National Hockey League announces initiative for gay athletes

In partnership with a gay rights group, the NHL will provide awareness training to its teams and leadership

Published April 11, 2013 8:35PM (EDT)


The National Hockey League announced on Thursday a partnership with gay rights group You Can Play Project and an awareness-building initiative on gay issues for its coaches and players.

As reported by The New York Times:

You Can Play will help run seminars for N.H.L. rookies to educate them on gay issues and make resources and personnel available to each team, as desired. The league and union will also work with You Can Play to integrate the project into their behavioral health program, enabling players to seek counseling regarding matters of sexual orientation confidentially. Burke said the joint venture would also step forward when players make homophobic remarks.

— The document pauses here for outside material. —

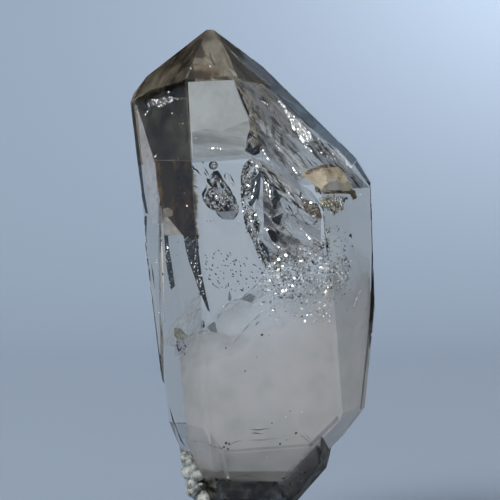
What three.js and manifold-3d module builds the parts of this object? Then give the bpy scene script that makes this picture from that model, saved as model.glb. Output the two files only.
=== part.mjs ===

Patrick Burke, a scout for the Philadelphia Flyers and a founder of You Can Play, applauded the partnership, as he explained to the Times:

We have players from around the world, and a lot of those players are from countries that are seen as more progressive on LGBT issues. So I don’t think it’s unreasonable or strange to think that the N.H.L. and the N.H.L.P.A. are driving this, in part because our players tend to be more comfortable with this issue.

The announcement comes at a time when the National Football League has been dealing with allegations of anti-gay recruitment policies and league homophobia as rumors circulate that four of its players are preparing to come out.

Last week, former Ravens linebacker Brendon Ayanbadejo remarked in an interview with the Baltimore Sun that he believes the culture of the league can change and that: “There are up to four players being talked to right now and they’re trying to be organized so they can come out on the same day together. It would make a major splash and take the pressure off one guy. It would be a monumental day if a handful or a few guys come out.”

Ayanbadejo added: "The NFL and organizations are already being proactive and open if a player does it and if something negative happens. We’ll see what happens."